Flussi di voto tra politiche 2018 e regionali 2019 a Pescara. Credits: Centro Italiano Studi Elettorali
Anche in questo caso, il bilancio appare impietoso nei confronti della formazione grillina: un terzo degli elettori si spostano verso il Carroccio, una fetta molto consistente decide di astenersi e un'altra rilevante parte va verso Giovanni Legnini. Il quale, a sua volta, riesce a recuperare ingenti fette di elettorato alla sua sinistra, perdendone una parte verso il centrodestra e l'astensione.

Flussi di voto tra politiche 2018 e regionali 2019 a Teramo. Credits: Istituto Cattaneo

Anche a Teramo, infine, l'Istituto Cattaneo rileva un ingente spostamento verso destra di chi aveva scelto i pentastellati alle politiche: su 100 elettori solo in 29 riconfermano il proprio voto a Sara Marcozzi, mentre in 34 si spostano verso Marsilio. Una buona parte di grillini, poi, decide di dar fiducia a Legnini e, in misura equivalente non si reca proprio alle urne.

➧ Cosa concludere?

Cosa concludere di queste elezioni regionali? Che si è trattato di un voto molto in linea con la tradizione elettorale regionale, votata all'alternanza e alla mobilità. Il quadro favorevole per la Lega ed una coalizione di centrodestra unita spinge Marsilio a Palazzo Silone, nonostante il limitato appeal personale del candidato, dovuto ad uno scarso radicamento territoriale

Il voto politico per Marsilio fa da contraltare al trascinamento che la figura di Giovanni Legnini ha avuto verso il centrosinistra. L'ex vicepresidente del Csm riesce a riaprire una partita chiusa puntando sulla società civile e slegandosi dai partiti nazionali. Un tentativo in parte riuscito e in parte no: la componente "personalistica" del voto, infatti, è limitata sia nei confronti del candidato presidente sia nei confronti degli aspiranti consiglieri. E lo stesso vale per il contributo che le liste civiche riescono a portare nel contesto regionale.
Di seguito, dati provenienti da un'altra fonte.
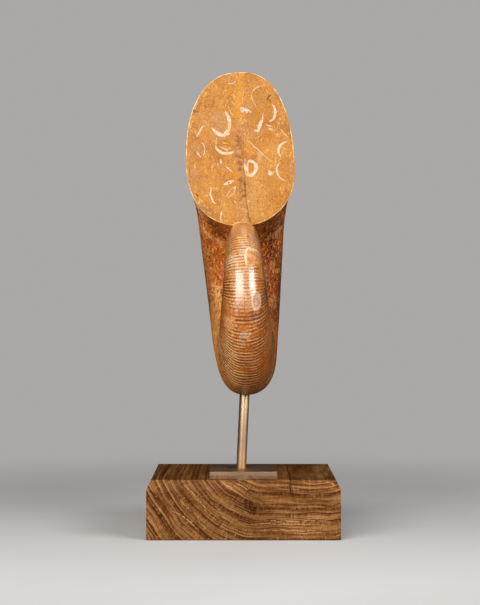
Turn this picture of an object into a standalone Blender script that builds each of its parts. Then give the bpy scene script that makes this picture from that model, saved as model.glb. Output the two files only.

La vera crisi, tuttavia, riguarda il Movimento Cinque Stelle, che perde l'occasione per imporsi alla guida di una regione italiana. A Sara Marcozzi manca uno slancio personalistico dal territorio e soprattutto quello politico, con l'elettorato che aveva scelto i pentastellati alle politiche che ha preferito loro le istanze leghiste.

Sicuramente ha una valenza politica limitata, ma il voto in Abruzzo apre verso almeno un paio di scenari interessanti: il governo giallo-verde avrà ancora vita lunga? Il centrosinistra ha trovato la chiave di volta per fronteggiare i populisti?